Did you test that using blind tests or with sighted listening? I would be very surprised if you managed to detect that in an unbiased test.

The explanation you give sounds good, but does not hold when looking at real music. The "awful" pre-ringing plots shown in DAC datasheets and many websites present the impulse response of those filters. An impulse has unlimited bandwidth, though - real music does not. The ringing would also mainly occur at Nyquist frequency, if you managed to provoke it using an artificial signal like an impulse. That would be about 22 kHz for CD quality signals and much higher for high res stuff. So unless you are below roughly 25 years old and listen to CD quality stuff at best, you would not even be able to hear the ringing frequency.

You can read more about digital filters and ringing here. It's a good overview.
 
My point is not that “pre-ringing exists in music,” but that a playback system can introduce time-domain artifacts that interact with musical transients in a way that some listeners may perceive as unnatural, even if those artifacts are not present as standalone audible events.
If you would have taken the times to look at the links provided, you would know that this is not so.
 
Did you test that using blind tests or with sighted listening? I would be very surprised if you managed to detect that in an unbiased test.
Whether you believe my experience or not is fine. I’m not presenting this as a test or a blind evaluation.

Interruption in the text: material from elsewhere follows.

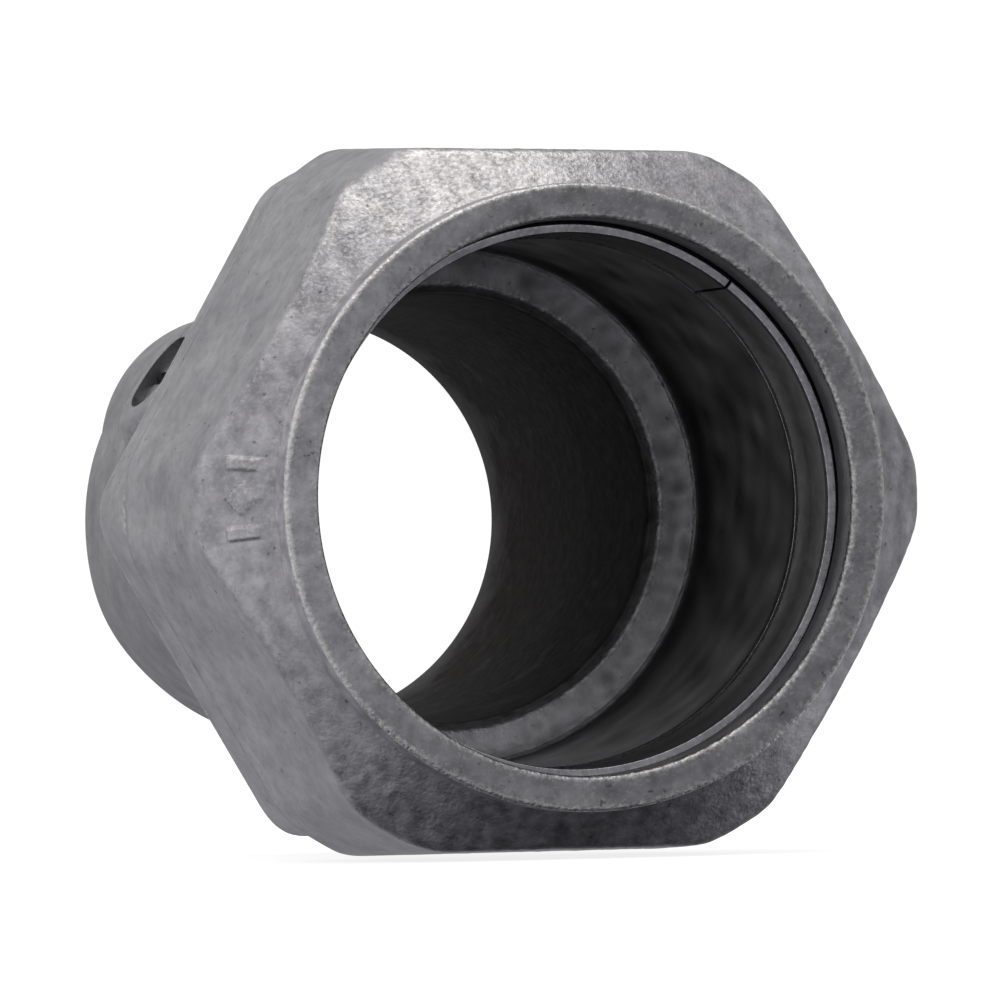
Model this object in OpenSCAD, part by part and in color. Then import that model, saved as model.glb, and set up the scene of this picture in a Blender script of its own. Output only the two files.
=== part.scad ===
// Reducing conduit fitting: a hexagonal compression nut and a split gland ring
// grip the larger conduit, and a set screw holds the smaller one in the sleeve.
// The conduit axis is Y. The nut's mouth faces -Y, and the origin is on the axis,
// at the end of the large conduit's socket.

/* [Conduits] */
// Outside diameter of the large conduit, in the socket
large_conduit_d = 29.54; // [29.4:0.02:29.6]
// Outside diameter of the small conduit, in the sleeve
small_conduit_d = 23.42; // [23.3:0.02:23.5]
// Radial clearance round the large conduit
socket_gap = 0.13; // [0.1:0.01:0.2]
// Radial clearance round the small conduit
sleeve_gap = 0.34; // [0.2:0.02:0.36]

/* [Body] */
// Distance from the socket's end to the body's mouth
socket_l = 19.4; // [18.5:0.1:19.6]
// Distance from the socket's end to the sleeve's rear face
sleeve_l = 32; // [31:0.5:34]
// Length of the sleeve's straight bore
sleeve_bore_l = 20; // [16:1:22]
// Radius of the sleeve at its rear face
sleeve_r = 13.3; // [13.1:0.05:13.5]
// Outside diameter of the external thread
thread_d = 34.7; // [34.5:0.1:34.8]
// Distance across the flats of the hexagonal wrench collar
collar_af = 38.8; // [38:0.1:40]
// Thickness of the wrench collar along the axis
collar_t = 5.5; // [4:0.1:6]

/* [Compression nut] */
// Length of the nut
nut_l = 16.6; // [16:0.1:16.7]
// Radius of the nut's round mouth
mouth_r = 15.4; // [15.2:0.05:15.6]
// Outer radius of the raised rim round the mouth
rim_r = 17.4; // [17:0.1:18]
// Distance across the flats at the front of the nut
front_af = 37.9; // [37.6:0.1:38.6]
// Distance across the flats at the rear of the nut
rear_af = 39.8; // [39:0.1:40.4]
// Radius that the front corners are turned down to
front_corner_r = 21; // [20.8:0.1:21.4]
// Radius that the rear corners are turned down to
rear_corner_r = 22; // [21.6:0.1:22.4]

/* [Gland ring] */
// Length of the gland ring
gland_l = 5.5; // [5:0.1:5.6]
// Largest outside radius of the gland ring
gland_r = 16.3; // [16.1:0.05:16.35]
// Width of the split through the gland ring
split_w = 0.2; // [0.15:0.05:1.5]
// Angle of the split round the axis, from +X towards +Z
split_angle = 52; // [0:1:359]
// How far the loose ring hangs below the axis
gland_drop = 0.15; // [0:0.05:0.15]

/* [Set screw] */
// Diameter of the set screw
screw_d = 5; // [4:0.5:6]
// Angle of the set screw round the axis, from +X towards +Z
screw_angle = 143; // [138:1:148]
// Distance of the set screw from the sleeve's rear face
screw_inset = 11; // [10:0.5:11]

/* [Hidden] */
$fn = 96;
over = 1;                             // how far a cut runs past a face
thread_gap = 0.1;                     // radial gap between the two threads

socket_r = large_conduit_d / 2 + socket_gap;
bore_r = small_conduit_d / 2 + sleeve_gap;
thread_r = thread_d / 2;

// Body stations along the axis, from the socket's end
ring_seat_l = 2.3;                    // from the mouth to the step for the gland ring
ring_seat_z = ring_seat_l - socket_l;
thread_end_z = -10.4;
collar_front_z = -9.1;
collar_rear_z = collar_front_z + collar_t;
collar_corner_r = collar_af / 2 + 2.1; // radius that the corners are turned down to
shoulder_z = 1;
hub_cone_z = 2.2;                     // the hub narrows from here to the tube
hub_rear_z = 7.5;
ridge_front_z = 18.5;
relief_r = 16.4;                      // groove between the thread and the collar
hub_r = 16.6;
tube_r = sleeve_r + 0.2;
ring_seat_r = 15.4;
flare_r = 16.5;
fillet = 1;                           // corner between the socket and its shoulder
throat_r = bore_r + 0.4;
throat_edge = 0.4;                    // chamfer round the throat
sleeve_bore_z = sleeve_l - sleeve_bore_l;
edge = 0.4;                           // small chamfer on cast edges

// Nut stations along the axis
nut_front_z = -26;
nut_rear_z = nut_front_z + nut_l;
mouth_end_z = nut_front_z + 2.4;      // straight wall of the mouth
rim_rear_z = nut_front_z + 2;         // root of the raised rim
cone_rear_z = nut_front_z + 5;        // the front cone reaches the turned corners
nut_seat_z = mouth_end_z + 3;         // cone that presses on the gland ring
nut_bore_r = thread_r + thread_gap;

// Gland ring stations along the axis
gland_front_z = mouth_end_z + 0.2;
gland_rear_z = gland_front_z + gland_l;
gland_land_z = gland_front_z + 1.7;   // front end of the widest band
gland_land_l = 1.2;
gland_bore_r = socket_r - 0.05;
gland_front_r = gland_bore_r + 0.3;   // outer radii of the ring's two thin ends
gland_rear_r = gland_bore_r + 0.35;

// Ridge and boss that carry the set screw
ridge_angle = 138;
ridge_w = 9;
ridge_l = sleeve_l - edge - ridge_front_z;
ridge_reach = sleeve_r + 0.7;         // crown of the ridge, from the axis
boss_reach = ridge_reach + 0.4;       // top of the boss, from the axis
boss_wall = 1.2;
boss_r = screw_d / 2 + boss_wall;
screw_z = sleeve_l - screw_inset;
screw_tip = bore_r + 0.1;             // tip of the screw, from the axis
screw_sunk = 0.6;                     // the screw's head lies this far below the boss
screw_head = boss_reach - screw_sunk;
screw_gap = 0.05;
slot_w = 0.9;
slot_depth = 0.7;

// Turns a part drawn along +Z so that it lies along the conduit axis, +Y.
module along_axis() {
    rotate([-90, 0, 0]) children();
}

// Solid of revolution from [radius, axial position] points.
module revolve(points) {
    rotate_extrude() polygon(points);
}

// Places a shape drawn along +X at an angle round the conduit axis.
module at_angle(angle) {
    rotate([0, 0, -angle]) children();
}

// Places a shape drawn along +Z on the set screw's line, outwards from the axis.
module on_screw_line() {
    at_angle(screw_angle) translate([0, 0, screw_z]) rotate([0, 90, 0]) children();
}

// Straight prism or frustum with flat sides, by its distances across the flats.
module prism(sides, z1, z2, af1, af2) {
    to_corner = 1 / (2 * cos(180 / sides));
    translate([0, 0, z1])
        cylinder(h = z2 - z1, r1 = af1 * to_corner, r2 = af2 * to_corner, $fn = sides);
}

// Thread blank, relief groove, hub and sleeve.
module body_barrel() {
    revolve([
        [0, -socket_l],
        [thread_r - edge, -socket_l],
        [thread_r, edge - socket_l],
        [thread_r, thread_end_z],
        [relief_r, thread_end_z + edge],
        [relief_r, collar_front_z],
        [hub_r, collar_rear_z],
        [hub_r, hub_cone_z],
        [tube_r, hub_rear_z],
        [sleeve_r, sleeve_l - edge],
        [sleeve_r - edge, sleeve_l],
        [0, sleeve_l],
    ]);
}

// Hexagonal collar for a wrench, with its corners turned down.
module wrench_collar() {
    intersection() {
        prism(6, collar_front_z, collar_rear_z, collar_af, collar_af);
        revolve([
            [0, collar_front_z],
            [collar_corner_r - edge, collar_front_z],
            [collar_corner_r, collar_front_z + edge],
            [collar_corner_r, collar_rear_z - edge],
            [collar_corner_r - edge, collar_rear_z],
            [0, collar_rear_z],
        ]);
    }
}

// Rounded ridge along the end of the sleeve, and the boss near its front end.
module screw_ridge() {
    at_angle(ridge_angle) intersection() {
        translate([0, 0, ridge_front_z]) cylinder(r = ridge_reach, h = ridge_l);
        translate([0, -ridge_w / 2, ridge_front_z]) cube([ridge_reach, ridge_w, ridge_l]);
    }
    on_screw_line() cylinder(r = boss_r, h = boss_reach);
}

// Socket, stop shoulder, throat and sleeve bore, as one cutting solid.
module body_bore() {
    revolve([
        [0, -socket_l - over],
        [flare_r, -socket_l - over],
        [flare_r, -socket_l],
        [ring_seat_r, ring_seat_z],
        [socket_r, ring_seat_z],
        [socket_r, 0],
        [socket_r - fillet, shoulder_z],
        [throat_r + throat_edge, shoulder_z],
        [throat_r, shoulder_z + throat_edge],
        [bore_r, sleeve_bore_z],
        [bore_r, sleeve_l - edge],
        [bore_r + edge, sleeve_l],
        [bore_r + edge, sleeve_l + over],
        [0, sleeve_l + over],
    ]);
}

module body() {
    color("darkgray") along_axis() difference() {
        union() {
            body_barrel();
            wrench_collar();
            screw_ridge();
        }
        body_bore();
        on_screw_line() cylinder(d = screw_d + 2 * screw_gap, h = boss_reach + over);
    }
}

// Raised rim, front cone and turned-down corners.
module nut_envelope() {
    revolve([
        [0, nut_front_z],
        [rim_r - edge, nut_front_z],
        [rim_r, nut_front_z + edge],
        [rim_r, rim_rear_z],
        [front_corner_r, cone_rear_z],
        [rear_corner_r, nut_rear_z - edge],
        [rear_corner_r - edge, nut_rear_z],
        [0, nut_rear_z],
    ]);
}

// Mouth, gland seat and threaded bore, as one cutting solid.
module nut_bore() {
    revolve([
        [0, nut_front_z - over],
        [mouth_r + edge, nut_front_z - over],
        [mouth_r + edge, nut_front_z],
        [mouth_r, nut_front_z + edge],
        [mouth_r, mouth_end_z],
        [nut_bore_r, nut_seat_z],
        [nut_bore_r, nut_rear_z - edge],
        [nut_bore_r + edge, nut_rear_z],
        [nut_bore_r + edge, nut_rear_z + over],
        [0, nut_rear_z + over],
    ]);
}

module compression_nut() {
    color("silver") along_axis() difference() {
        intersection() {
            prism(6, nut_front_z, nut_rear_z, front_af, rear_af);
            nut_envelope();
        }
        nut_bore();
    }
}

// Split steel ring, tapered both ways from its widest band.
module gland_ring() {
    color("lightsteelblue") translate([0, 0, -gland_drop]) along_axis() difference() {
        revolve([
            [gland_bore_r + 0.1, gland_front_z],
            [gland_front_r, gland_front_z],
            [gland_r, gland_land_z],
            [gland_r, gland_land_z + gland_land_l],
            [gland_rear_r, gland_rear_z],
            [gland_bore_r, gland_rear_z],
            [gland_bore_r, gland_front_z + 0.3],
        ]);
        at_angle(split_angle) translate([0, -split_w / 2, gland_front_z - over])
            cube([gland_r + over, split_w, gland_l + 2 * over]);
    }
}

// Headless screw with a driver slot, along a radius of the sleeve.
module set_screw() {
    color("gainsboro") along_axis() on_screw_line() difference() {
        revolve([
            [0, screw_tip],
            [screw_d / 2 - edge, screw_tip],
            [screw_d / 2, screw_tip + edge],
            [screw_d / 2, screw_head],
            [0, screw_head],
        ]);
        translate([-screw_d, -slot_w / 2, screw_head - slot_depth])
            cube([2 * screw_d, slot_w, slot_depth + over]);
    }
}

body();
compression_nut();
gland_ring();
set_screw();
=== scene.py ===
"""Looks of the reducing conduit fitting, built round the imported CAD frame.

Everything is worked out in millimetres and turned into metres when a mesh is made. An angle
is measured round the conduit axis, +Y, from +X towards +Z. Each turned shape is a grid of
angles by profile rows, so its radius can change with the angle: that gives the flats, the
turned-down corners, the threads, the ridge and the small marks and dents of the casting.
"""

import math

import bpy
import numpy as np
from mathutils import Matrix, Vector


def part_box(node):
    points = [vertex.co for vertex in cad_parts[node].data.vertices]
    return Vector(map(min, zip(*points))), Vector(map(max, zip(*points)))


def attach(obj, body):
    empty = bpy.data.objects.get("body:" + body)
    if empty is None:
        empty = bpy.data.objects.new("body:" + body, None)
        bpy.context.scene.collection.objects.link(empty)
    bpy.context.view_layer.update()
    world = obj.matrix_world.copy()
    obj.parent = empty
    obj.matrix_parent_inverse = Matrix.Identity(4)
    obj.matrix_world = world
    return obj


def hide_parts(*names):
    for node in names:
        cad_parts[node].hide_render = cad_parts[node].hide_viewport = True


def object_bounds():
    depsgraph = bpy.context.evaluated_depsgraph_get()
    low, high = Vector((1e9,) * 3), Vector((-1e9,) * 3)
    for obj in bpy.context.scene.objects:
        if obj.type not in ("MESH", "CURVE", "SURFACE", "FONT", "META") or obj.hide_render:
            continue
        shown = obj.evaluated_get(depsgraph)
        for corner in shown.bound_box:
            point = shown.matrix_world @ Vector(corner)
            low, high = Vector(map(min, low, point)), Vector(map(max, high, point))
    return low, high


MM = 0.001
TAU = 2 * math.pi
EDGE = 0.4                                             # small chamfer on cast edges
QUARTER = np.linspace(0, math.pi / 2, 6)[None, :]      # steps round a small rounded edge
TONE, WEAR, SOOT_AND_SHADE = 2, 3, 4                             # places in a profile row, after r and y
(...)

For context, when I was less familiar with DAC filters, I used a FiiO K9 ESS for a long time with the Slow Roll-off (linear-phase) filter, which involves pre-ringing. Over time, the sound consistently felt smeared and unfocused. I didn’t connect it to the filter at first, since I had forgotten which one was selected. (So it’s probably not just pre-ringing. Slow Roll-off filters can sound blurred for several time-domain reasons)

After revisiting the settings, switching to a minimum-phase filter resolved the issue for me. I’m not claiming universal audibility. Just describing how the time-domain behavior of the Slow Roll-off filter affected my own listening.